Bugün hâlâ o dönem toplanmış veriler ışığında bağlarda üretim yapılıyor.
-Mey Diageo şirketinin Elazığ Şarap Üretim Tesisi ise Öküzgözü ve Boğazkere’yi yerinde işleyebilen tek üretim tesisi. 1942 yılında kurulan bu tesis şu anda yılda 6.2 milyon üretme kapasitesine sahip.
-İlginç bir bilgi daha: Bugün dünyanın birçok bölgesinde şaraplık üzüm yetiştirebilmek için çok fazla suni yöntem uygulanıyormuş. Türkiye’nin toprakları ise doğal olarak verimli. Hiçbir suni uygulamaya gerek yok. Buna rağmen Türk şarabı, büyük üretici ülkelerin hâlâ gerisinde.

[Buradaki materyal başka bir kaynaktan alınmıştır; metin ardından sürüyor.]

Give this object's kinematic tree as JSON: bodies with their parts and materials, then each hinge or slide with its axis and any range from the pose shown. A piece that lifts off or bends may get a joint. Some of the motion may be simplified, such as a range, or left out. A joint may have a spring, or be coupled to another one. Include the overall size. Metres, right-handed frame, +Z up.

Hazar Gölü mutlaka görülmeli
Elazığ’a gitmişken Hazar Gölü’ne gitmemek olmazdı.
Zamanında Van Gölü’ne gidip yüzmüş biri olarak bu göle de bayıldım. Hava bir anda bozup serinleyince Hazar’da yüzme hayallerimi gerçekleştirmedim ama tekneyle gölün üzerinde nefis bir gün batımı keyfi yaptım.
Gölün kenarındaki irili ufaklı tesislere ve plaja da ayrıca bayıldım.
Demek ki yazın burası hayli hareketli oluyor.
Kısacası, Elazığ’a yolunuz düşerse Hazar Gölü’nü mutlaka görmelisiniz.